En 1955, Anthony Flew, gran defensor del ateísmo científico, expuso la siguiente metáfora (parafraseando a J. Wisdom): «Un día llegan dos exploradores a un rincón en medio de la jungla repleto de flores y hierbas. Uno de los exploradores dice: 'Habrá un jardinero que cuida de este rincón'. Pero el otro no está de acuerdo: 'No hay ningún jardinero'. Y así plantan sus tiendas y montan la guardia. No aparece ningún jardinero. 'Quizás es un jardinero invisible'. Entonces los dos se ponen una barrera de alambre espinoso y la electrifican. La búsqueda es encomendada a perros policía. Pero ningún grito hace pensar que un intruso haya recibido una descarga eléctrica. No se notan movimientos del alambre espinoso que puedan denunciar a un trepador invisible. Los perros permanecen en silencio. Todavía el creyente no se convence: 'Es un jardinero invisible, intangible, insensible a las descargas eléctricas, no emana ningún olor y perfectamente silencioso, un jardinero que cuida secretamente el jardín de sus amores'. Por fin, el escéptico se desespera: 'Pero ¿qué queda de tu afirmación originaria? Ese jardinero que tú consideras invisible, intangible, eternamente esquivo, ¿en qué puede diferenciarse de un jardinero imaginario o incluso de ningún jardinero?'».
Según Flew, esta metáfora representaba a la perfección el sinsentido del discurso sobre Dios. Nada de lo que dice el defensor de la existencia divina puede refutarse, por eso, para Flew, no tenía sentido el discurso teológico. El contenido de las afirmaciones sobre Dios no puede demostrarse, no tienen contenido empírico, son frases vacías de significado.
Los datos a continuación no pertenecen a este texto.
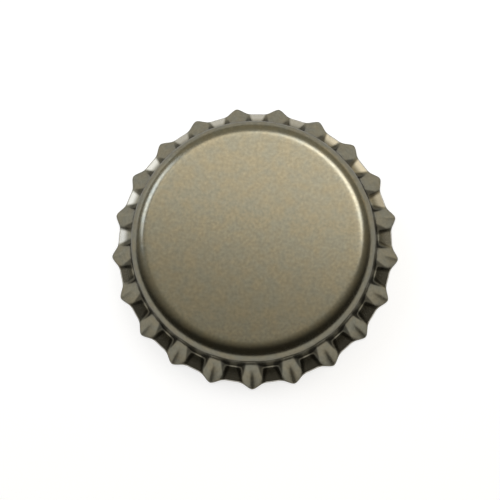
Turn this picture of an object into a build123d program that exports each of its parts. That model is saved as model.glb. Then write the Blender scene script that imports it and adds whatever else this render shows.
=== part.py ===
from build123d import *
from math import cos, exp, hypot, log, pi, radians, sin, sqrt, tan
import os

# A crown bottle cap as it leaves the press, before it is crimped onto a bottle.
# All sizes are in millimetres. The cap's axis is Z and its open side is down: the inner edge of the
# rim lies on z = 0, and the crest of one flute points along +X.

# Cap as a whole
cap_height = 6.0
sheet_thickness = 0.235
wall_radius = 13.6
shoulder_radius = 1.9

# Flutes: how many there are, the plain wall left above them, how far the cut edge stands out at a
# crest, and how much less in a pocket
flute_count = 21
plain_wall = 0.3
crest_rim_radius = 16.04
flute_depth = 0.7
flare_angle = 45

# Walls above the flare lean out by this much for each millimetre down, and meet it in a soft bend
pocket_draft = 0.05
pocket_bend = 0.08
crest_draft = 0.1
crest_bend = 0.2

# A ridge across its width: half its width at half its height, and how much wider and squarer it is
# at its root than at the rim
ridge_half_width = 0.73
ridge_widening = 0.3
ridge_squaring = 2.0

# Where the ridge's round crest meets the hollow pocket beside it, as a share of the half width
meeting_share = 0.55

# Heights of the skirt's sections, as shares of the flutes' height
section_shares = (0, 0.38, 0.52, 0.7, 1)

# Seal moulded under the panel: a thin web, and a thick ring with slanted sides for the bottle's lip,
# which stays clear of the skirt's inside
web_thickness = 0.25
ring_thickness = 0.85
ring_width = 2.7
ring_clearance = 0.665
ring_slant = 0.5

# Places that follow from the sizes above
wall_top = cap_height - shoulder_radius
flute_top = wall_top - plain_wall
panel_edge = wall_radius - shoulder_radius
panel_underside = cap_height - sheet_thickness
edge_rise = sheet_thickness * cos(radians(flare_angle))
flare_slope = tan(radians(flare_angle))
pocket_rim_radius = crest_rim_radius - flute_depth
pitch_angle = 2 * pi / flute_count
flute_radius = (crest_rim_radius + wall_radius) / 2 - sheet_thickness
ring_outer_radius = wall_radius - sheet_thickness - ring_clearance
ring_inner_radius = ring_outer_radius - ring_width
meeting_angle = meeting_share * ridge_half_width / flute_radius


def bent(wall, flare, softness):
    """Follow a wall and then its flare, whichever is further out, with a soft bend between."""
    return (wall + flare) / 2 + hypot((wall - flare) / 2, softness)


def outer_radius(angle, height):
    """Radius of the skirt's outside, at an angle from the nearest crest and a height above the rim."""
    if height >= flute_top:
        return wall_radius
    drop = flute_top - height
    fall = (height - edge_rise) * flare_slope
    pocket = bent(wall_radius + pocket_draft * drop, pocket_rim_radius - fall, pocket_bend)
    crest = bent(wall_radius + crest_draft * drop, crest_rim_radius - fall, crest_bend)
    rise = height / flute_top
    across = abs(angle) * flute_radius / (ridge_half_width * (1 + ridge_widening * rise))
    return pocket + (crest - pocket) * exp(-log(2) * across ** (2 + ridge_squaring * rise))


def inner_radius(angle, height):
    """Radius of the skirt's inside, one sheet's thickness in, measured square to the sheet."""
    if height >= flute_top:
        return wall_radius - sheet_thickness
    step = 1e-4
    radius = outer_radius(angle, height)
    lean = (outer_radius(angle, height + step) - outer_radius(angle, height - step)) / (2 * step)
    turn = (outer_radius(angle + step, height) - outer_radius(angle - step, height)) / (2 * step * radius)
    return radius - sheet_thickness * sqrt(1 + lean**2 + turn**2)


def flute_outline(radius, height):
    """Closed outline of the flutes at a height: a round crest and a hollow pocket in turn."""
    edges = []
    for flute in range(flute_count):
        crest = flute * pitch_angle
        pocket = crest + pitch_angle / 2
        for middle, reach in ((crest, meeting_angle), (pocket, pitch_angle / 2 - meeting_angle)):
            points = []
            for angle in (middle - reach, middle, middle + reach):
                from_crest = abs((angle - crest + pitch_angle / 2) % pitch_angle - pitch_angle / 2)
                out = radius(from_crest, height)
                points.append((out * cos(angle), out * sin(angle)))
            edges.append(ThreePointArc(*points))
    return edges


# Cap shell: one piece of tinplate, pressed to a flat panel, a rounded shoulder, a narrow plain wall and
# a fluted skirt.
# The skirt's outside starts at the sheet's cut edge, which is square to the sheet.
outer_heights = [edge_rise + share * (flute_top - edge_rise) for share in section_shares]
inner_heights = [share * flute_top for share in section_shares]
with BuildPart() as cap_shell:
    with BuildSketch(Plane.XY):
        make_face(flute_outline(inner_radius, 0))
    for height in outer_heights:
        with BuildSketch(Plane.XY.offset(height)):
            make_face(flute_outline(outer_radius, height))
    loft(ruled=True, clean=False)
    for height in inner_heights:
        with BuildSketch(Plane.XY.offset(height)):
            make_face(flute_outline(inner_radius, height))
    loft(ruled=True, clean=False, mode=Mode.SUBTRACT)
    with BuildSketch(Plane.XZ):
        with BuildLine():
            Line((0, cap_height), (panel_edge, cap_height))
            RadiusArc((panel_edge, cap_height), (wall_radius, wall_top), shoulder_radius)
            Line((wall_radius, wall_top), (wall_radius, flute_top))
            Line((wall_radius, flute_top), (wall_radius - sheet_thickness, flute_top))
            Line((wall_radius - sheet_thickness, flute_top), (wall_radius - sheet_thickness, wall_top))
            RadiusArc(
                (wall_radius - sheet_thickness, wall_top),
                (panel_edge, panel_underside),
                sheet_thickness - shoulder_radius,
            )
            Line((panel_edge, panel_underside), (0, panel_underside))
            Line((0, panel_underside), (0, cap_height))
        make_face()
    revolve(axis=Axis.Z, clean=False)
cap_shell.part.label = "cap_shell"

# Sealing liner: one moulded disc under the panel, a thin web with a thick ring round it. The ring's
# outer side slants to clear the inside of the shoulder.
with BuildPart() as sealing_liner:
    with BuildSketch(Plane.XZ):
        with BuildLine():
            Polyline(
                (0, panel_underside),
                (panel_edge, panel_underside),
                (ring_outer_radius, panel_underside - ring_slant),
                (ring_outer_radius, panel_underside - ring_thickness),
                (ring_inner_radius + ring_slant, panel_underside - ring_thickness),
                (ring_inner_radius, panel_underside - web_thickness),
                (0, panel_underside - web_thickness),
                close=True,
            )
        make_face()
    revolve(axis=Axis.Z)
sealing_liner.part.label = "sealing_liner"

os.makedirs("parts", exist_ok=True)
export_step(cap_shell.part, "parts/cap_shell.step")
export_step(sealing_liner.part, "parts/sealing_liner.step")
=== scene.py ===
from math import cos, hypot, pi, radians, sin

import bpy
from mathutils import Matrix, Vector


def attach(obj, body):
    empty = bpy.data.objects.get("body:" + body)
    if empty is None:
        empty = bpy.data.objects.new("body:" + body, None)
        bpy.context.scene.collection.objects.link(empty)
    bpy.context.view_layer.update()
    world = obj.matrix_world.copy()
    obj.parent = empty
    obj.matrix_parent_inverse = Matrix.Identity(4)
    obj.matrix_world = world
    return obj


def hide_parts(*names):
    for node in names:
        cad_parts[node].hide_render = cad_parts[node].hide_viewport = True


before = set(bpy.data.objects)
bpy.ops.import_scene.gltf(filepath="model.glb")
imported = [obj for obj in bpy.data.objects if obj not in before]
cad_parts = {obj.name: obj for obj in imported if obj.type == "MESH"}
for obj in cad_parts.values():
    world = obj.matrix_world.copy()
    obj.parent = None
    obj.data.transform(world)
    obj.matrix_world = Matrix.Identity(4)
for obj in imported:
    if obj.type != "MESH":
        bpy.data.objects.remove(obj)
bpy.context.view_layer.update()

# Cap shell. One blank of lacquered tinplate, drawn to a flat panel with a round shoulder and pressed
# between fluted tools, so every flute is a crisp outward crest beside a hollow pocket. It lies open
# side down, one crest along +X. Lengths are in millimetres until they go into a mesh.
MM = 0.001
CAP_HEIGHT = 6.0
SHEET = 0.235
WALL_RADIUS = 13.6
SHOULDER_RADIUS = 1.9
FLUTES = 21
CREST_RIM_RADIUS = 16.04
FLUTE_DEPTH = 0.7
FLARE_ANGLE = radians(45)

# The wall leans out by WALL_DRAFT for each millimetre down. The flutes grow out of it over WALL_FADE,
# and a crest starts higher up it than a pocket does.
WALL_DRAFT = 0.05
WALL_FADE = 0.5
CREST_ROOT, POCKET_ROOT = 3.1, 1.55
WALL_BEND = 0.08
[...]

Unos años antes de su muerte, sin embargo, nos regaló otra parábola: «Imaginemos que un teléfono móvil es depositado por las olas en la playa de una isla habitada por una tribu sin contacto con la civilización moderna. Los nativos juegan con los números del teclado y escuchan diversas voces cuando marcan ciertas secuencias. Suponen que es el aparato el que produce estos ruidos. Algunos de los nativos más listos ensamblaban una réplica exacta y marcan los números de nuevo. Oyen de nuevo las voces. La conclusión es obvia: esta peculiar combinación de cristales, metales y productos químicos produce lo que parecen ser voces humanas, y esto significa que las voces son simplemente propiedades del aparato. Pero el sabio de la tribu convoca a los científicos de la isla a una discusión. Ha llegado a la siguiente conclusión: las voces que salen del instrumento deben proceder de gente como ellos mismos, gente que está viva y consciente, aunque hablan en otro idioma. Habría que investigar en esa línea. Los demás se ríen y contestan: 'Mira, cuando dañamos el aparato, las voces dejan de sonar, lo cual demuestra que son sonidos producidos por una rara combinación de litio, códigos de circuitos impresos y diodos parpadeantes'». Con esta última parábola lo único que pretendió decir es que las teorías preconcebidas conforman nuestros datos en lugar de que los datos conformen nuestras teorías. En esto, veía Flew, reside el peligro del ateísmo dogmático. Frases como «no debemos pedir explicaciones de por qué existe el mundo, está aquí y punto» o «la vida surgió por azar, de la materia», parecen argumentos racionales, pero no son ninguna prueba de que lo sean.
Cuando el sabio tribal de la parábola les dice a los científicos de la isla que investiguen todas las dimensiones de la evidencia, sugería que la no exploración de lo que parece razonable excluye la posibilidad de una mayor comprensión del mundo situado más allá de la isla habitada por la tribu. Y Flew pregunta a los científicos: ¿qué más tendría que ocurrir para que se pudiera suponer una razón para que al menos considerarais la existencia de una Mente superior?
No podemos reducir todo al principio por el que el científico creyente es el bueno y el ateo el villano. Cada uno tendrá que exponer sus razones. Anthony Flew acabó poniendo las cartas sobre la mesa y acabó reconociendo que las leyes que rigen el universo manifiestan la Mente de Dios, y que el origen de todo, de esas leyes, de la vida y la reproducción, no se explican sin esa Mente. Lo único que hizo fue seguir el consejo de Platón en su República y que siempre inspiró su vida científica: «Debemos seguir la argumentación hasta dondequiera que lleve». Y eso hizo durante toda su vida, aunque le costase el desprestigio en un mundo intelectual que no entendió su giro y que incluso le tachó de loco y senil por hacer lo que hizo a la edad en la que decidió reconocer que toda su vida había estado equivocado. Mientras tanto, Dawkins no hizo más que criticar al anciano filósofo por sus capacidades mentales, sin siquiera, como dice el propio Flew, «molestarse en escribirme personalmente».